SPRINGFIELD, Maine — Pastor Bruce Swan and other members of Springfield Community Chapel were renovating a house on Park Street a few months ago when a stranger walked up.

“How much do you want for the house?” the man asked.

“It’s not for sale. We’re going to give the house away,” Swan said.

“No, tell me. How much do you want for the house?” the man said.

Swan repeated himself, more slowly and earnestly.

“Seriously,” the man persisted. “How much do you want for it?”

He stomped off in disgust when the answer didn’t change. To this day, Swan doesn’t know if the man believed him.

“I never even found out what his name was,” Swan recalled with a laugh earlier this week. “I hadn’t seen him before, and I haven’t seen him since.”

Yet Swan wasn’t kidding. The three-bedroom home at 299 Park St. is almost entirely renovated and awaits a family to be selected by a chapel advisory board this weekend to take ownership of the home at Christmas, he said.

Volunteers were finishing installing flooring to a kitchen and mudroom area on Saturday and doing final cleanup as they prepared the small but cozy home for its next owner. New carpets, appliances, siding, a new boiler and extensively repainted walls, including new sections of Sheetrock, trim and plumbing, are among the many improvements parishioners have made.

The nondenominational church acquired the quarter-acre property when Wells Fargo bankers contacted Swan in January to pitch the idea of renovating the house for charity. The bank gave it to the church after acquiring it in a foreclosure, Swan said. Work began last summer.

“It was in pretty rough shape,” David Pasquariello of Springfield, one of the advisory board members who on Saturday was installing trim, said. “Now it’s pretty well put together.”

“It’s going great,” Debra Swan, the pastor’s wife, said. “We have a good team effort going here.”

The hardest part of the job, she said, has been making the Christmas deadline.

As part of ownership, the incoming family must live in the home for at least five years. Less than that and the church would resume ownership of the property, Bruce Swan said. The applicants need a valid source of income and to demonstrate enough home-maintenance skills and responsibility to maintain the home, which has an assessed value of $40,400.

It’s the congregation’s first such project.

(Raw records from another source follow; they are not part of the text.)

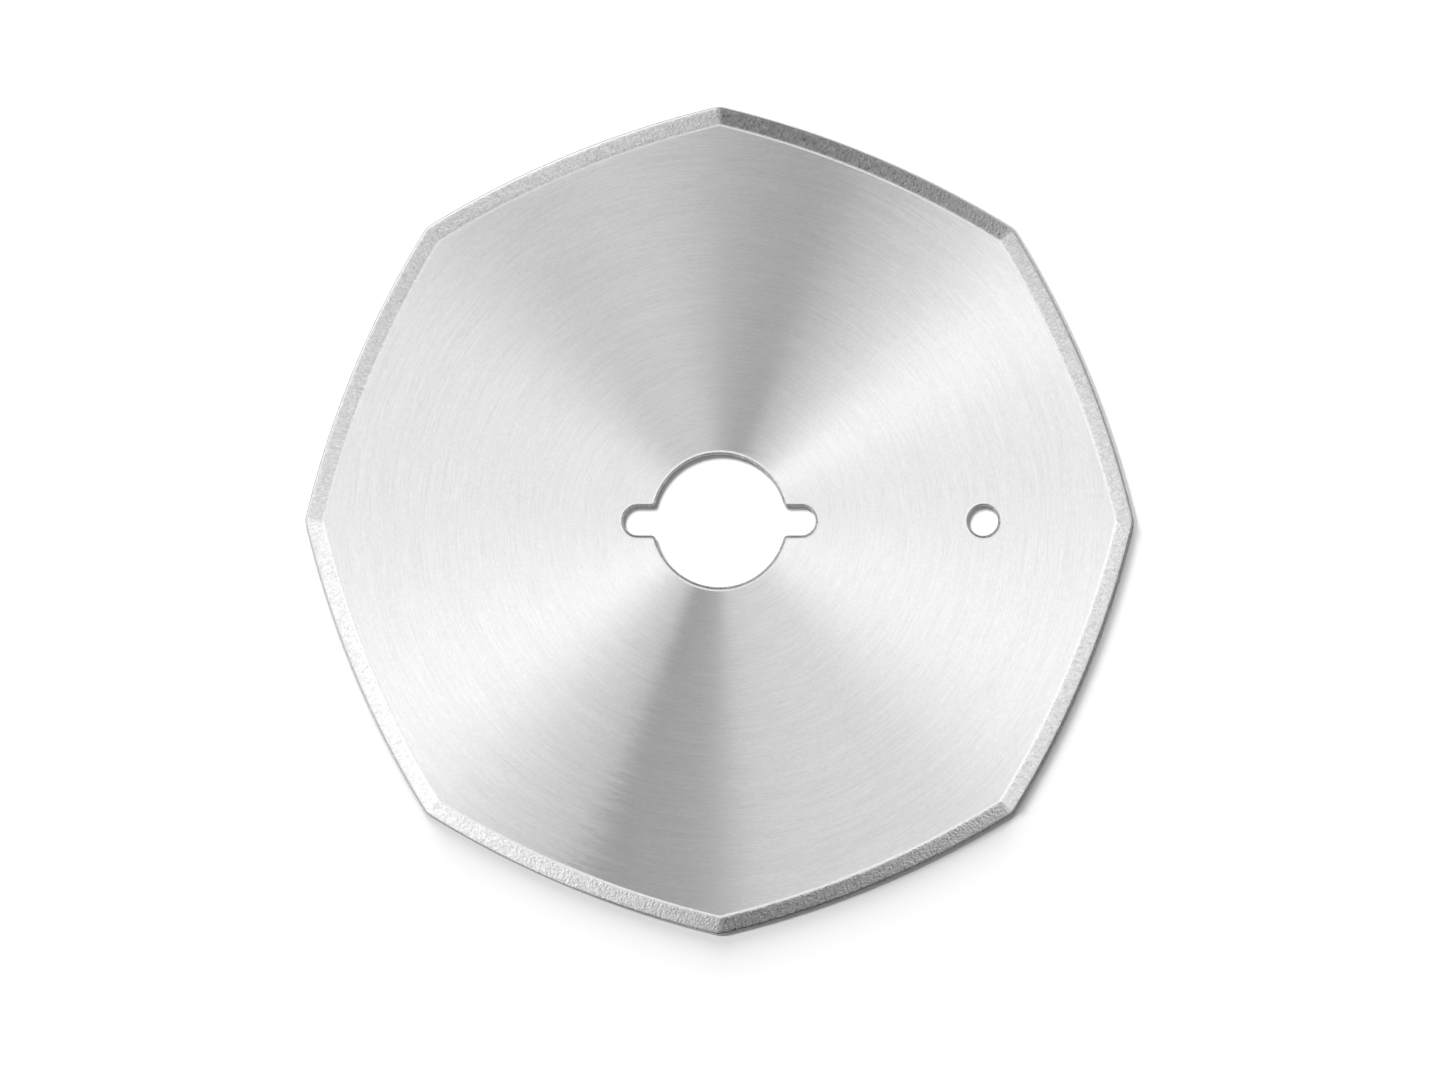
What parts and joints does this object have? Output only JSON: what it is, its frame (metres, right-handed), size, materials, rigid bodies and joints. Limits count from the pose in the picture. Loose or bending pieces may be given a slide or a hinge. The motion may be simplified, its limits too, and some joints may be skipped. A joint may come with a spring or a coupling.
{
  "type": "rotary cutter blade",
  "caption": "Flat octagonal steel cloth-cutting blade with bowed edges ground on one face, a keyed central bore and a locating pin hole.",
  "frame": {"origin": "on the bore axis at the flat, unground back face, on which the blade lies", "axes": "+Z along the bore axis, out of the face with the ground rim; +X from the bore towards the pin hole, through a corner of the octagon and both keyways"},
  "size_m": [0.1, 0.1, 0.0012],
  "materials": {
    "blade_steel": "faces fine-ground in circles, rim rough-ground, cutting edge honed"
  },
  "bodies": {
    "root": {"blade": "blade_steel"}
  },
  "joints": []
}
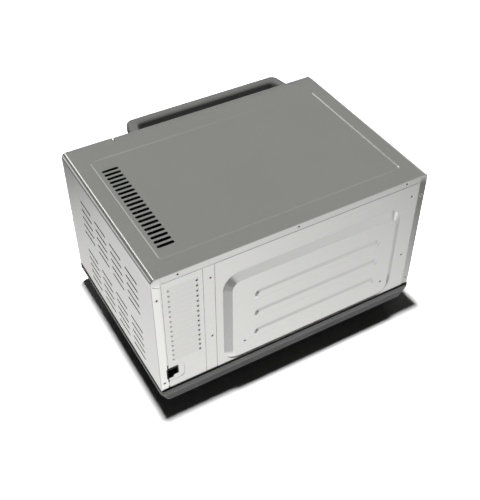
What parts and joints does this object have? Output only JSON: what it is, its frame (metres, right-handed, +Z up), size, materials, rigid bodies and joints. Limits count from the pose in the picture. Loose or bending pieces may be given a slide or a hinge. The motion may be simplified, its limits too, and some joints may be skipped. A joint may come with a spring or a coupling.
{
  "type": "reflow oven",
  "caption": "Bench-top reflow oven: sheet-metal case on a dark plinth, drop-down door with a bar handle, side control panel, vented cover and a pressed rear cover.",
  "frame": {"origin": "on the bench under the middle of the oven's bounding box", "axes": "+Z up, the door faces -Y, +X towards the control panel and electronics side, on the right of a person facing the door"},
  "size_m": [0.502, 0.402, 0.301],
  "materials": {
    "painted_cover": "satin metallic grey",
    "dark_plinth": "satin dark grey",
    "galvanised_steel": "zinc plated",
    "rubber": "matte",
    "rear_steel": "satin",
    "steel_screw": "satin",
    "painted_frame": "satin",
    "black_plastic": "matte",
    "stainless_steel": "brushed",
    "insulation_wool": "fibrous",
    "quartz_tube": "frosted",
    "ceramic": "unglazed ceramic",
    "polished_reflector": "polished",
    "motor_steel": "laminated",
    "clear_glass": "clear",
    "fascia": "satin black",
    "display_glass": "gloss",
    "circuit_board": "solder mask",
    "heatsink_aluminium": "extruded",
    "cable_sleeve": "satin",
    "door_metal": "satin metallic grey",
    "tinted_glass": "tinted",
    "seal_rubber": "matte",
    "handle_plastic": "satin dark grey",
    "chrome_wire": "polished",
    "knob_plastic": "satin",
    "button_plastic": "satin"
  },
  "bodies": {
    "case": {"outer_cover": "painted_cover", "base_pan": "dark_plinth", "chassis_plate": "galvanised_steel", "feet": "rubber", "rear_panel": "rear_steel", "electronics_rear_cover": "rear_steel", "cavity_rear_cover": "rear_steel", "rear_screws": "steel_screw", "front_frame": "painted_frame", "hinge_brackets": "galvanised_steel", "door_catch": "black_plastic", "cavity_liner": "stainless_steel", "cavity_insulation": "insulation_wool", "partition_wall": "galvanised_steel", "rack_guides": "stainless_steel", "upper_heater_tubes": "quartz_tube", "lower_heater_tubes": "quartz_tube", "heater_end_caps": "ceramic", "upper_reflector": "polished_reflector", "lower_reflector": "polished_reflector", "fan_guard": "stainless_steel", "convection_motor": "motor_steel", "motor_bracket": "galvanised_steel", "cavity_lamp": "ceramic", "lamp_lens": "clear_glass", "thermocouple_probe": "stainless_steel", "control_fascia": "fascia", "display_window": "display_glass", "display_module": "black_plastic", "control_board": "circuit_board", "knob_encoder": "motor_steel", "button_switches": "black_plastic", "rocker_housing": "black_plastic", "relay_heatsink": "heatsink_aluminium", "solid_state_relays": "black_plastic", "power_supply": "galvanised_steel", "terminal_block": "black_plastic", "power_inlet": "black_plastic", "cooling_fan_frame": "black_plastic", "wiring_harness": "cable_sleeve"},
    "door": {"door_frame": "door_metal", "hinge_pins": "stainless_steel", "door_outer_glass": "tinted_glass", "door_inner_panel": "stainless_steel", "door_inner_glass": "clear_glass", "door_seal": "seal_rubber", "door_handle": "handle_plastic", "handle_screws": "steel_screw", "door_striker": "stainless_steel"},
    "rack": {"wire_rack": "chrome_wire"},
    "convection_rotor": {"convection_impeller": "galvanised_steel"},
    "cooling_rotor": {"cooling_fan_rotor": "black_plastic"},
    "knob": {"control_knob": "knob_plastic"},
    "start_key": {"start_button": "button_plastic"},
    "stop_key": {"stop_button": "button_plastic"},
    "up_key": {"up_button": "button_plastic"},
    "down_key": {"down_button": "button_plastic"},
    "power_switch": {"power_rocker": "black_plastic"}
  },
  "joints": [
    {"name": "door_hinge", "type": "hinge", "parent": "case", "child": "door", "pos_m": [0, -0.15, 0.061], "axis": [1, 0, 0], "range_deg": [0, 90]},
    {"name": "rack_slide", "type": "slide", "parent": "case", "child": "rack", "axis": [0, -1, 0], "range_m": [0, 0.0945]},
    {"name": "convection_spin", "type": "hinge", "parent": "case", "child": "convection_rotor", "pos_m": [-0.047, 0.1302, 0.179], "axis": [0, 1, 0], "continuous": true},
    {"name": "cooling_spin", "type": "hinge", "parent": "case", "child": "cooling_rotor", "pos_m": [0.2, 0.1695, 0.214], "axis": [0, 1, 0], "continuous": true},
    {"name": "knob_turn", "type": "hinge", "parent": "case", "child": "knob", "pos_m": [0.204, -0.156, 0.186], "axis": [0, -1, 0], "continuous": true},
    {"name": "start_press", "type": "slide", "parent": "case", "child": "start_key", "axis": [0, 1, 0], "range_m": [0, 0.0015], "stiffness_N_per_m": 400},
    {"name": "stop_press", "type": "slide", "parent": "case", "child": "stop_key", "axis": [0, 1, 0], "range_m": [0, 0.0015], "stiffness_N_per_m": 400},
    {"name": "up_press", "type": "slide", "parent": "case", "child": "up_key", "axis": [0, 1, 0], "range_m": [0, 0.0015], "stiffness_N_per_m": 400},
    {"name": "down_press", "type": "slide", "parent": "case", "child": "down_key", "axis": [0, 1, 0], "range_m": [0, 0.0015], "stiffness_N_per_m": 400},
    {"name": "power_tilt", "type": "hinge", "parent": "case", "child": "power_switch", "pos_m": [0.204, -0.15, 0.08], "axis": [1, 0, 0], "range_deg": [-14, 0]}
  ],
  "couplings": [
    {"joint": "rack_slide", "follows": "door_hinge", "m_per_rad": 0.06}
  ]
}
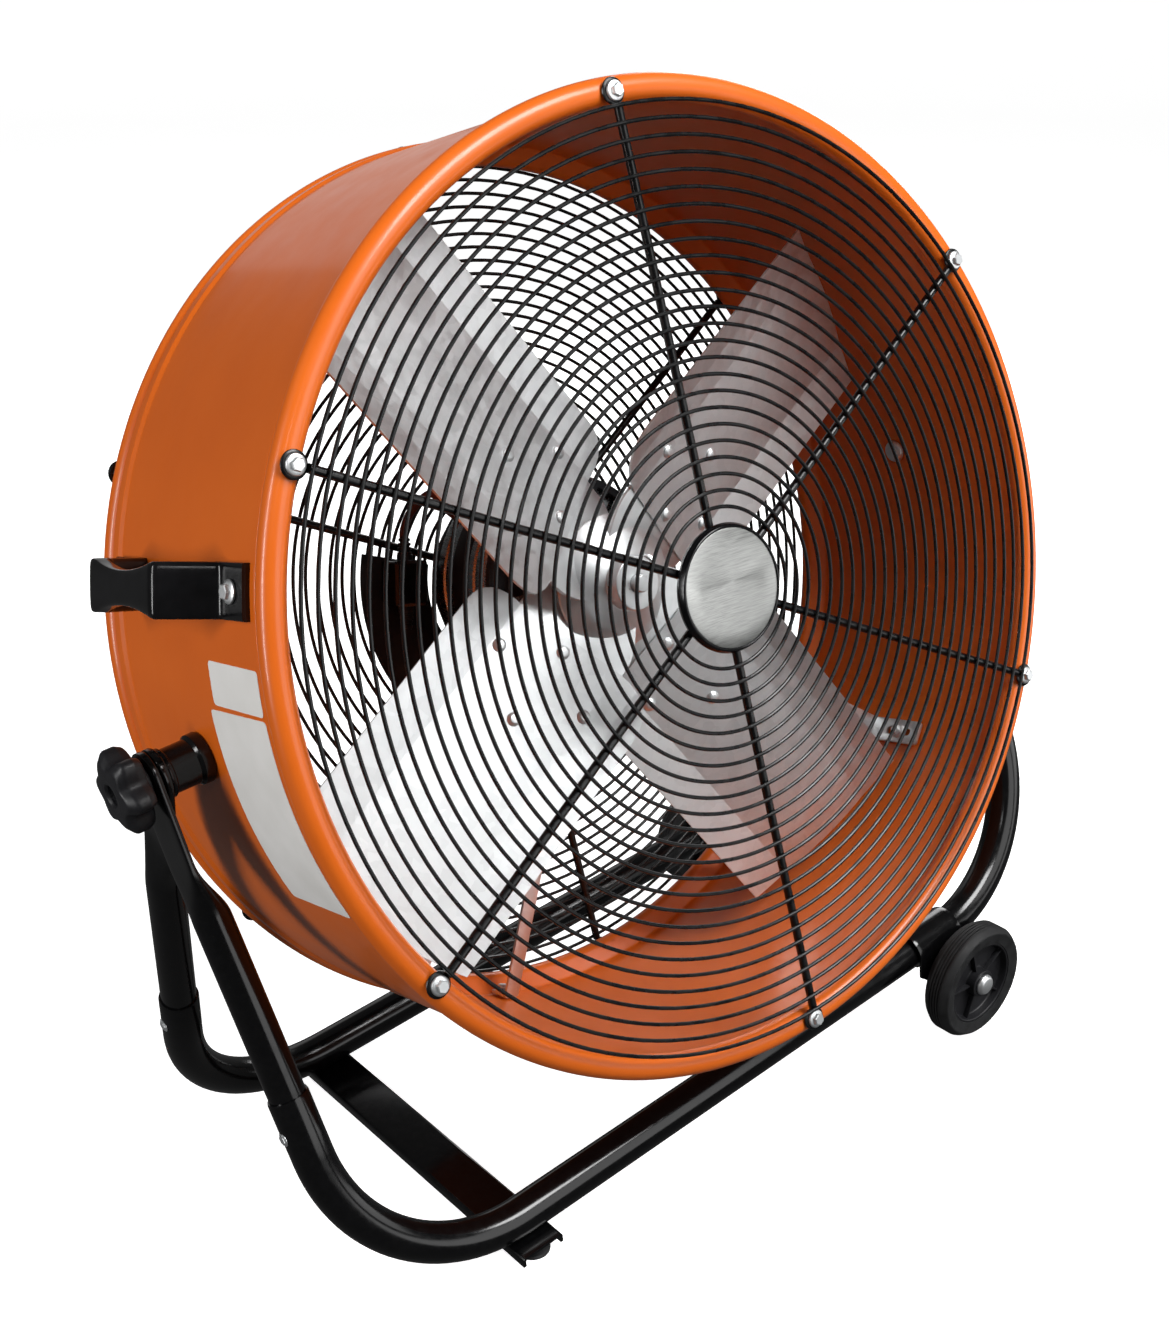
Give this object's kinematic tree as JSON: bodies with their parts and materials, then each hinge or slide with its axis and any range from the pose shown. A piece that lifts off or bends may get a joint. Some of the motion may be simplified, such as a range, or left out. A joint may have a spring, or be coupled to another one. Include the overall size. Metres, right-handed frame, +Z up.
{
  "type": "drum fan",
  "caption": "Wheeled drum fan: steel drum with wire guards and a sheet-bladed fan, tilting between two clamp knobs on a bent tube stand.",
  "frame": {"origin": "middle of the footprint, on the floor", "axes": "+Z up; -Y is the side that the air leaves from; +X is the wheels' side"},
  "size_m": [0.793, 0.425, 0.7827],
  "materials": {
    "orange_paint": "gloss powder coat",
    "black_wire": "gloss dipped wire",
    "black_enamel": "gloss enamel on tube",
    "galvanised_steel": "spangled zinc on sheet",
    "zinc_plate": "bright zinc plate",
    "cast_grey": "grey painted castings and can",
    "black_plastic": "moulded, fine texture",
    "black_rubber": "matt",
    "tyre_rubber": "ribbed tread",
    "badge_metal": "brushed, dark rim",
    "lead_sheath": "brown sheath"
  },
  "bodies": {
    "stand": {"front_lower_frame": "black_enamel", "front_left_leg": "black_enamel", "front_right_leg": "black_enamel", "front_rubber_foot": "black_rubber", "front_wheel_bracket": "black_enamel", "front_axle_cap": "zinc_plate", "rear_lower_frame": "black_enamel", "rear_left_leg": "black_enamel", "rear_right_leg": "black_enamel", "rear_rubber_foot": "black_rubber", "rear_wheel_bracket": "black_enamel", "rear_axle_cap": "zinc_plate", "foot_channel": "black_enamel", "wheel_axle": "zinc_plate"},
    "drum": {"drum_shell": "orange_paint", "front_guard": "black_wire", "front_guard_bolt_1": "zinc_plate", "front_guard_bolt_2": "zinc_plate", "front_guard_bolt_3": "zinc_plate", "front_guard_bolt_4": "zinc_plate", "front_guard_bolt_5": "zinc_plate", "front_guard_bolt_6": "zinc_plate", "guard_badge": "badge_metal", "rear_guard": "black_wire", "rear_guard_bolt_1": "zinc_plate", "rear_guard_bolt_2": "zinc_plate", "rear_guard_bolt_3": "zinc_plate", "rear_guard_bolt_4": "zinc_plate", "rear_guard_bolt_5": "zinc_plate", "rear_guard_bolt_6": "zinc_plate", "motor_can": "cast_grey", "motor_front_bell": "cast_grey", "motor_rear_bell": "cast_grey", "front_motor_cradle": "galvanised_steel", "rear_motor_cradle": "galvanised_steel", "switch_plate": "black_plastic", "switch_body": "black_plastic", "motor_lead_gland": "black_plastic", "mains_cord_gland": "black_plastic", "motor_lead": "lead_sheath", "carry_handle": "black_plastic", "left_pivot_spacer": "black_plastic", "left_pivot_bolt": "zinc_plate", "right_pivot_spacer": "black_plastic", "right_pivot_bolt": "zinc_plate"},
    "fan": {"fan_spider": "zinc_plate", "hub_set_bolt": "zinc_plate", "fan_blade_1": "galvanised_steel", "fan_blade_2": "galvanised_steel", "fan_blade_3": "galvanised_steel", "fan_blade_4": "galvanised_steel", "motor_shaft": "zinc_plate"},
    "front_wheel": {"front_tyre": "tyre_rubber", "front_wheel_hub": "black_plastic"},
    "rear_wheel": {"rear_tyre": "tyre_rubber", "rear_wheel_hub": "black_plastic"},
    "left_clamp": {"left_clamp_knob": "black_plastic"},
    "right_clamp": {"right_clamp_knob": "black_plastic"},
    "speed_switch": {"switch_knob": "black_plastic"}
  },
  "joints": [
    {"name": "drum_tilt", "type": "hinge", "parent": "stand", "child": "drum", "pos_m": [-0.00143, 0.00755, 0.42586], "axis": [0.9932, 0, 0.1167], "range_deg": [-75.5, 104.5]},
    {"name": "fan_spin", "type": "hinge", "parent": "drum", "child": "fan", "pos_m": [-0.00143, 0.00755, 0.42586], "axis": [0.0292, 0.9681, -0.2487], "continuous": true},
    {"name": "front_wheel_roll", "type": "hinge", "parent": "stand", "child": "front_wheel", "pos_m": [0.27029, -0.15945, 0.05], "axis": [0, 1, 0], "continuous": true},
    {"name": "rear_wheel_roll", "type": "hinge", "parent": "stand", "child": "rear_wheel", "pos_m": [0.27029, 0.17455, 0.05], "axis": [0, 1, 0], "continuous": true},
    {"name": "left_clamp_turn", "type": "hinge", "parent": "drum", "child": "left_clamp", "pos_m": [-0.37079, 0.00755, 0.38246], "axis": [-0.9932, 0, -0.1167], "range_deg": [0, 360]},
    {"name": "right_clamp_turn", "type": "hinge", "parent": "drum", "child": "right_clamp", "pos_m": [0.36793, 0.00755, 0.46926], "axis": [0.9932, 0, 0.1167], "range_deg": [0, 360]},
    {"name": "speed_switch_turn", "type": "hinge", "parent": "drum", "child": "speed_switch", "pos_m": [-0.096, 0.13192, 0.41235], "axis": [0.0292, 0.9681, -0.2487], "range_deg": [0, 120]}
  ]
}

The work has been graced by God’s touch nearly from the outset, Swan said. Several times work almost bogged down for lack of qualified hands or donated items only to see someone step forward and offer to help or make a donation.

“It has been really gratifying to see how God has worked all that out so that we can come to this finished product,” Swan said.

Board members will finish interviewing the heads of six local families this week before announcing to their 65-member congregation the winner of the mortgage-free home on Sunday, Swan said.